English law had no law specifying how a company could be made criminally liable for deaths caused by its activities until this summer. All that changes with the new act, which comes into force on April 6, 2008 and which aims to make it easier to prosecute companies for manslaughter. There is likely to be a desire to make the new offence work and to secure convictions where the old law failed to do so. A company will be guilty of corporate manslaughter if its activities cause a person's death because of the grossly inadequate way in which the company's activities are managed or organised.

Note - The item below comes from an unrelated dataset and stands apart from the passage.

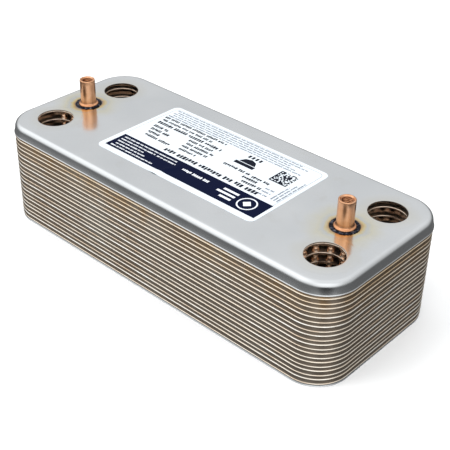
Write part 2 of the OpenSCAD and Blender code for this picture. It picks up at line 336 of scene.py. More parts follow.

Trial will be by jury. If found guilty, a company may be subject to an unlimited fine, a court order to remedy a particular failing within the company and also, to many eyes the most brutal punishment, an order to require the company to publicise the offence in a manner specified by the court. The new act creates a criminal offence: to be found guilty means punishment-the rationale of orders against a company found guilty is not to compensate those affected but to use punishment as a deterrent.

For an offence to be committed, there must be a gross breach of a relevant duty of care. That means the organisation must have owed a duty of care to the deceased as an employer; an occupier of premises; or in connection with the supply of goods and services, of construction or maintenance operation, of any other activity on a commercial basis, or the use or keeping of any factory, vehicle or other thing.

Second, the breach of the duty of care must be "gross"-that is, conduct which falls far below what can reasonably be expected of the organisation in the circumstances. In order to decide this, the jury must consider:

1.     Whether the company had failed to comply with any health and safety legislation.
2.     The safety culture of the company; and
3.     Any health and safety guidance which relates to the death

In assessing any failings, the new act specifically requires consideration of whether or not the way in which senior management organised the company's activities created those failings. Senior management means those who play significant roles in making decisions about how the whole or a substantial part of the organisation's activities are managed or organised, or who are actually involved in the managing or organising.
Essentially, both strategic and operational managers will be considered to be senior managers.  This very much links into the importance which the new act places upon "the safety culture" within a company.

There is therefore still a window of opportunity (should one be needed) to take action to minimise the risk of liability under the new offence before it comes into effect next year. Consider the following questions:

1. How effective are your health and safety systems?
2. Are they rigorously followed or are breaches tolerated?
3. Are you complying with all health and safety legislation that is relevant to your organisation?
4. What are the health and safety attitudes, policies, systems or accepted practices within your organisation?
5. Who within your organisation constitutes "senior management"? Do they understand their responsibilities and liabilities?